The code in your question will always move up at least one dir.

Better

  • local d is enough to make sure that the variable is empty, nothing else is needed.
    However, local works only in some shells like bash or dash. In specific, ksh (as yash) doesn't have a local command. A more portable solution is:

    [ "$KSH_VERSION$YASH_VERSION" ] && typeset c='' d='' i='' || local c='' d='' i=''
    
  • The for(( syntax is not portable.

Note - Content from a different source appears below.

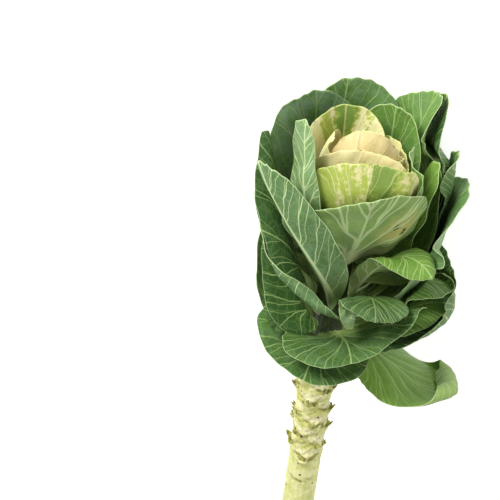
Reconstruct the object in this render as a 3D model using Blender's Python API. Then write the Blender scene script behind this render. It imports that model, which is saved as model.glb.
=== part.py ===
"""Flowering kale: one cut stem with its leafy head, lying on its side on a flat surface.

The plant is worked out upright in its own millimetres: the stalk runs up Z from its cut end, an azimuth
of 0 degrees is the side that ends up on top, and 90 degrees is the side towards +X. Each leaf is one
blade that starts on the stalk, bends outward and rises round the head. Leaves are laid from the heart
outward, and each one passes outside those laid before it. The finished plant is then laid down with
its head towards +Y, resting on its lower leaves and the end of its stalk.
"""
import math
from collections import namedtuple

import bpy
import numpy as np

MM = 0.001

# Stalk, in millimetres along its axis from the cut end
STALK_RADII = (
    (0.0, 10.9), (60.0, 11.0), (150.0, 10.3), (200.0, 10.4), (262.0, 10.7), (330.0, 9.0), (398.0, 5.0),
)
STALK_TOP = STALK_RADII[-1][0]
STALK_SIDES = 20
STALK_RINGS = ((0.0, 8), (150.0, 34), (268.0, 10), (398.0, 0))
GOLDEN_ANGLE_DEG = 137.508

# Leaf scars: worn down low on the stalk, torn petiole stubs further up
WORN_SCARS = (16.0, 184.0, 15, 0.8)
TORN_SCARS = (192.0, 262.0, 21, 2.6)
SCAR_WIDE_DEG, SCAR_TALL, SCAR_LEDGE = 25.0, 4.5, 4.0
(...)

Better use something like:

    while [ "$((i+=1))" -lt "$limit" ]; do
    
  • Robust.
    If the values given to the function first argument could be negative or text, the function should be robust to process those values.
    First, lets limit the values to only numbers (I'll use c for count):

    c=${1%%[!0-9]*}
    

    And then limit the count value only to positive values:

    let "c = (c>0)?c:0"
    

This function will hapily accept 0 or any text (without errors):

up()
{
    [ "$KSH_VERSION$YASH_VERSION" ] && typeset c='' d='' i='' || local c='' d='' i=''
    c=${1%%[!0-9]*}
    c=$(((c>0)?c:0))
    while [ "$((i+=1))" -le "$c" ]; do d="$d../"; done
    echo \
        cd "${d%/}"         # Removing the trailing / is not really needed for cd
                            # but it is nice to know it could be done cleanly.
}

up 2
up 0
up asdf

Remove the echo \ when you have tested the function.